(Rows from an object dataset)
________________________________________
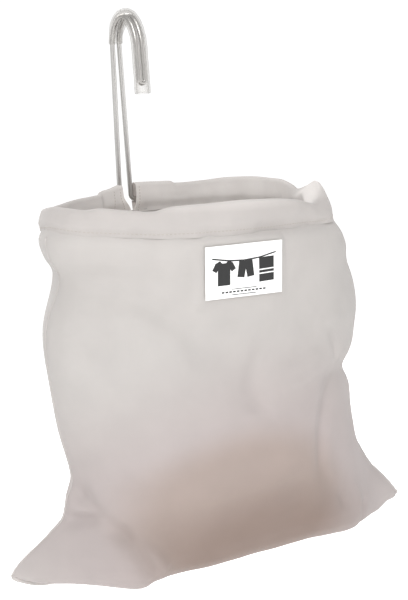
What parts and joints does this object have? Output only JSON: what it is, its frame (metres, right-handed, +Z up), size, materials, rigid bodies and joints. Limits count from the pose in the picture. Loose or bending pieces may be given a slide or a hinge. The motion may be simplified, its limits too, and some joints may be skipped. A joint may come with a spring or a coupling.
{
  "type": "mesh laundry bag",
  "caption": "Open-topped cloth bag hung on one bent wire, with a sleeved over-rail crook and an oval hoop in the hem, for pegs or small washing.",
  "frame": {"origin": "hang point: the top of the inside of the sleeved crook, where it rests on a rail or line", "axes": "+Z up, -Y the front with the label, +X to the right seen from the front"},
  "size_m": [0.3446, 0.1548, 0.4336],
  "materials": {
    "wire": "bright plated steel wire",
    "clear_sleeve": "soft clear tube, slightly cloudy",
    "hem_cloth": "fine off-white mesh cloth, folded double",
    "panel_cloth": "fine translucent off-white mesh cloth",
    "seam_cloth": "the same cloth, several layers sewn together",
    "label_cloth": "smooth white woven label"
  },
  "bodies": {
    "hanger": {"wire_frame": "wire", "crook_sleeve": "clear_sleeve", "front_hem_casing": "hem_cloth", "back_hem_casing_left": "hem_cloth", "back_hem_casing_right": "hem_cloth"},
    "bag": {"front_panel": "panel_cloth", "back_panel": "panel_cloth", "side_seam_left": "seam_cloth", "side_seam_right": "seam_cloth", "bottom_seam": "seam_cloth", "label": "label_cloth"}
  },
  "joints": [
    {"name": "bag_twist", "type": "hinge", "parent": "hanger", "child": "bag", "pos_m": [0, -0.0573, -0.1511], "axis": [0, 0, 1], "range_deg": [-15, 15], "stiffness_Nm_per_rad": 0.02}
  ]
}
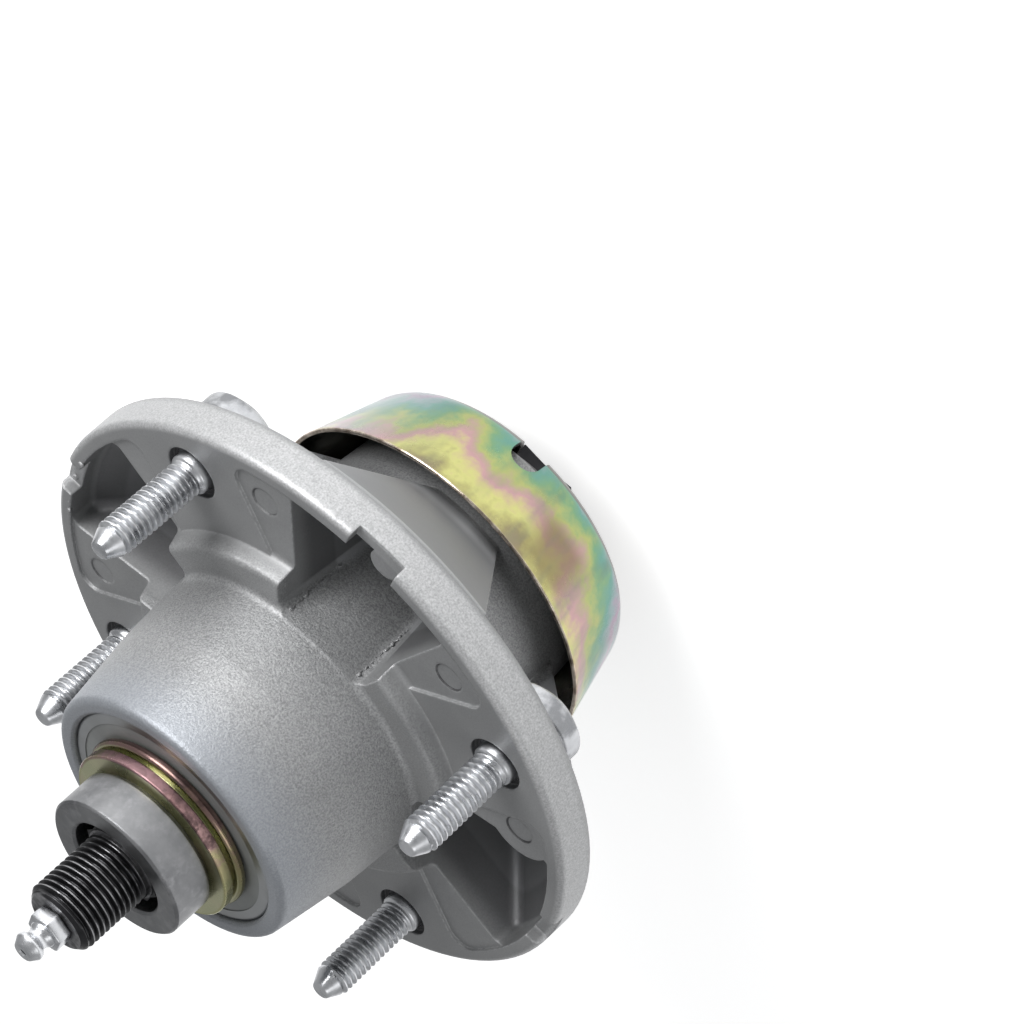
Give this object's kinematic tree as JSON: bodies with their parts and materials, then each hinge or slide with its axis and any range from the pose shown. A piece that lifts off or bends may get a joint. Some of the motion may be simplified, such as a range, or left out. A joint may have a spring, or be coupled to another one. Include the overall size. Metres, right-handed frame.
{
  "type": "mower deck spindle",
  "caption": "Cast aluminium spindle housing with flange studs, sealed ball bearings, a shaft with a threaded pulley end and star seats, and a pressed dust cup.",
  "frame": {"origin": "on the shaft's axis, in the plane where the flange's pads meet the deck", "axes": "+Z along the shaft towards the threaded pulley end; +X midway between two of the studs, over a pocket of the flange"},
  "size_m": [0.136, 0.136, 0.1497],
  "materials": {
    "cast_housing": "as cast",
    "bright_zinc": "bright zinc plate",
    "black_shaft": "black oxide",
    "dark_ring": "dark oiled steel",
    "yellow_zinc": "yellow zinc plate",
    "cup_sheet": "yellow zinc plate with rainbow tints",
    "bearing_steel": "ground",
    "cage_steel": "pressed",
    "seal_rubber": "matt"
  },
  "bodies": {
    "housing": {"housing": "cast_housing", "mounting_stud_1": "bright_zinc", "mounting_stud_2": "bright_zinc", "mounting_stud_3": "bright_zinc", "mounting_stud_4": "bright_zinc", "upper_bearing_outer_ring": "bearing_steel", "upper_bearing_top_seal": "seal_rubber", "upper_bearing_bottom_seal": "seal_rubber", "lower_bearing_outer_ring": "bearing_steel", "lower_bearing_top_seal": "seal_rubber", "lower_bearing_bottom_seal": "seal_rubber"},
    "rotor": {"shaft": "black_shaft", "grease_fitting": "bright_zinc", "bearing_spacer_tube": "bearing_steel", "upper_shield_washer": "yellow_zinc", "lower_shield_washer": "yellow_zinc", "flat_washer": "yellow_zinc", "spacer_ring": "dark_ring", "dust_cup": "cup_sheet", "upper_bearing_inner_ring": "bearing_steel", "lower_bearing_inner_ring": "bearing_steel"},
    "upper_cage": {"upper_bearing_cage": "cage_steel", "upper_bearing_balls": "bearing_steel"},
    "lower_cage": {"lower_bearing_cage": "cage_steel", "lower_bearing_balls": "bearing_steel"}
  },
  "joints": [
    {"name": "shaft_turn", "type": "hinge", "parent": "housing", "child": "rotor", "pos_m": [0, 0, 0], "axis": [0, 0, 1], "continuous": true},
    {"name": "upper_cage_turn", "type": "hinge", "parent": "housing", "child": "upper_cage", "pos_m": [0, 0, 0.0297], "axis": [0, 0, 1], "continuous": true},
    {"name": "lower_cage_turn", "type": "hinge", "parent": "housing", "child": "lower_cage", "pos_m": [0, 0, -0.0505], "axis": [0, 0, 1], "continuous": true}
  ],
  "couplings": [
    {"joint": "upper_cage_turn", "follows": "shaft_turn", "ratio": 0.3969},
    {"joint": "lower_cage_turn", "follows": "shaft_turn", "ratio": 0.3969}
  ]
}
________________________________________
Repeat all of the entries exactly.

[Worked answer]
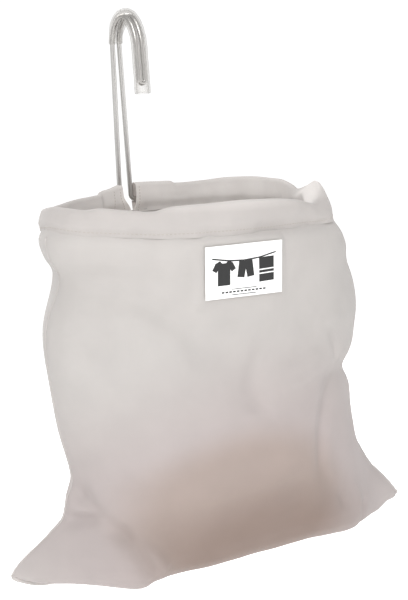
What parts and joints does this object have? Output only JSON: what it is, its frame (metres, right-handed, +Z up), size, materials, rigid bodies and joints. Limits count from the pose in the picture. Loose or bending pieces may be given a slide or a hinge. The motion may be simplified, its limits too, and some joints may be skipped. A joint may come with a spring or a coupling.
{
  "type": "mesh laundry bag",
  "caption": "Open-topped cloth bag hung on one bent wire, with a sleeved over-rail crook and an oval hoop in the hem, for pegs or small washing.",
  "frame": {"origin": "hang point: the top of the inside of the sleeved crook, where it rests on a rail or line", "axes": "+Z up, -Y the front with the label, +X to the right seen from the front"},
  "size_m": [0.3446, 0.1548, 0.4336],
  "materials": {
    "wire": "bright plated steel wire",
    "clear_sleeve": "soft clear tube, slightly cloudy",
    "hem_cloth": "fine off-white mesh cloth, folded double",
    "panel_cloth": "fine translucent off-white mesh cloth",
    "seam_cloth": "the same cloth, several layers sewn together",
    "label_cloth": "smooth white woven label"
  },
  "bodies": {
    "hanger": {"wire_frame": "wire", "crook_sleeve": "clear_sleeve", "front_hem_casing": "hem_cloth", "back_hem_casing_left": "hem_cloth", "back_hem_casing_right": "hem_cloth"},
    "bag": {"front_panel": "panel_cloth", "back_panel": "panel_cloth", "side_seam_left": "seam_cloth", "side_seam_right": "seam_cloth", "bottom_seam": "seam_cloth", "label": "label_cloth"}
  },
  "joints": [
    {"name": "bag_twist", "type": "hinge", "parent": "hanger", "child": "bag", "pos_m": [0, -0.0573, -0.1511], "axis": [0, 0, 1], "range_deg": [-15, 15], "stiffness_Nm_per_rad": 0.02}
  ]
}
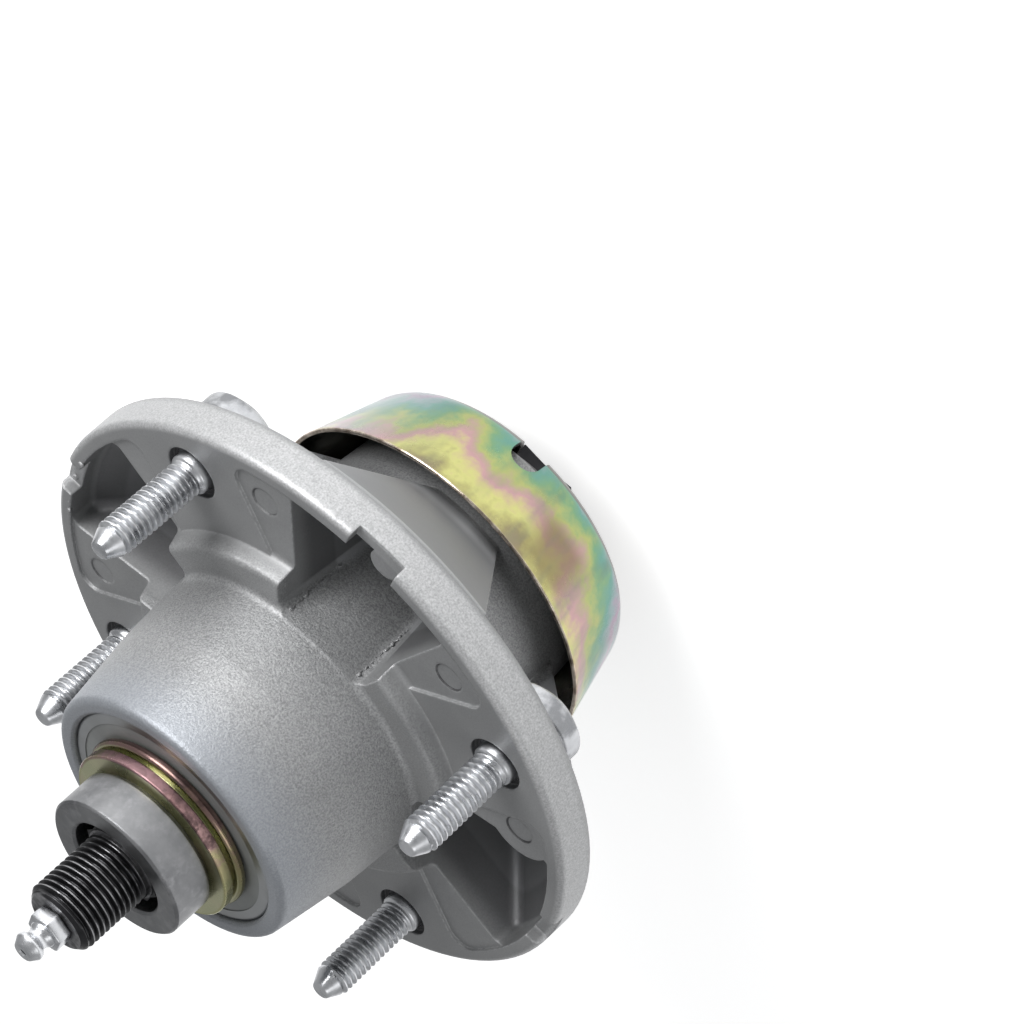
Give this object's kinematic tree as JSON: bodies with their parts and materials, then each hinge or slide with its axis and any range from the pose shown. A piece that lifts off or bends may get a joint. Some of the motion may be simplified, such as a range, or left out. A joint may have a spring, or be coupled to another one. Include the overall size. Metres, right-handed frame.
{
  "type": "mower deck spindle",
  "caption": "Cast aluminium spindle housing with flange studs, sealed ball bearings, a shaft with a threaded pulley end and star seats, and a pressed dust cup.",
  "frame": {"origin": "on the shaft's axis, in the plane where the flange's pads meet the deck", "axes": "+Z along the shaft towards the threaded pulley end; +X midway between two of the studs, over a pocket of the flange"},
  "size_m": [0.136, 0.136, 0.1497],
  "materials": {
    "cast_housing": "as cast",
    "bright_zinc": "bright zinc plate",
    "black_shaft": "black oxide",
    "dark_ring": "dark oiled steel",
    "yellow_zinc": "yellow zinc plate",
    "cup_sheet": "yellow zinc plate with rainbow tints",
    "bearing_steel": "ground",
    "cage_steel": "pressed",
    "seal_rubber": "matt"
  },
  "bodies": {
    "housing": {"housing": "cast_housing", "mounting_stud_1": "bright_zinc", "mounting_stud_2": "bright_zinc", "mounting_stud_3": "bright_zinc", "mounting_stud_4": "bright_zinc", "upper_bearing_outer_ring": "bearing_steel", "upper_bearing_top_seal": "seal_rubber", "upper_bearing_bottom_seal": "seal_rubber", "lower_bearing_outer_ring": "bearing_steel", "lower_bearing_top_seal": "seal_rubber", "lower_bearing_bottom_seal": "seal_rubber"},
    "rotor": {"shaft": "black_shaft", "grease_fitting": "bright_zinc", "bearing_spacer_tube": "bearing_steel", "upper_shield_washer": "yellow_zinc", "lower_shield_washer": "yellow_zinc", "flat_washer": "yellow_zinc", "spacer_ring": "dark_ring", "dust_cup": "cup_sheet", "upper_bearing_inner_ring": "bearing_steel", "lower_bearing_inner_ring": "bearing_steel"},
    "upper_cage": {"upper_bearing_cage": "cage_steel", "upper_bearing_balls": "bearing_steel"},
    "lower_cage": {"lower_bearing_cage": "cage_steel", "lower_bearing_balls": "bearing_steel"}
  },
  "joints": [
    {"name": "shaft_turn", "type": "hinge", "parent": "housing", "child": "rotor", "pos_m": [0, 0, 0], "axis": [0, 0, 1], "continuous": true},
    {"name": "upper_cage_turn", "type": "hinge", "parent": "housing", "child": "upper_cage", "pos_m": [0, 0, 0.0297], "axis": [0, 0, 1], "continuous": true},
    {"name": "lower_cage_turn", "type": "hinge", "parent": "housing", "child": "lower_cage", "pos_m": [0, 0, -0.0505], "axis": [0, 0, 1], "continuous": true}
  ],
  "couplings": [
    {"joint": "upper_cage_turn", "follows": "shaft_turn", "ratio": 0.3969},
    {"joint": "lower_cage_turn", "follows": "shaft_turn", "ratio": 0.3969}
  ]
}